DeTrani took it all in stride and said that he was at Defcon because he was invited to speak. After his speech, the ambassador told CBSNews.com he was not surprised with the outbursts.
"I'm not naive to think you can walk into a group like this and sing 'Kumbaya, we love you,'" DeTrani said, and added that he does respect the community and hopes they can work together with the government to solve our biggest quandaries.
Paving the way for discourse
"These people are valuable -- the good hackers -- these people can help address these issues we're talking about," DeTrani said. "We can't have them standing outside and saying 'we're not part of it.'"
DeTrani believes the community shouldn't chastise government employees for doing their jobs, rather he suggested they take it up with Congress.
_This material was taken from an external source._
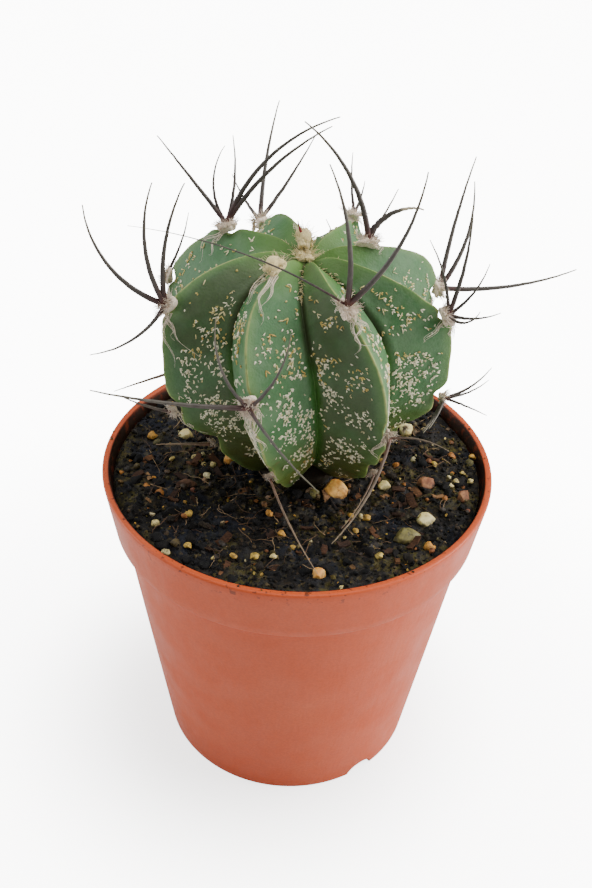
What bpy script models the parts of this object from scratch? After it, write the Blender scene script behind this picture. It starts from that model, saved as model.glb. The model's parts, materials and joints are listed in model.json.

In his speech, he pushed for hackers to reach out to their representatives and make their voice heard.
His sentiment is shared with former White House Director of Cybersecurity Sameer Bhalatra, who is now chief operating officer of the cybersecurity firm Imperium.
"I think security is very important -- to the president, to the country. Certainly privacy is very important to the same people" Bhalatra said. "We have to have a debate on how to balance those two needs or find ways to accomplish both at the same time. I think the better, more thorough debate we have, the more likely we are to come up with solutions that are more optimal."
For his part, MacDougall still doesn't trust the government, but he also believes it's the complacency of the people that's blocking progress.
"A lot of people just don't seem to understand the potential impact a lot of this surveillance has -- especially in a functioning democracy," he says. "The problem is that people confuse comfort with freedom."
Editor's Note: This article originally attributed a quote to ESET global CEO Richard Marko. It has been corrected to reflect that ESET's North American CEO Andrew Lee was interviewed.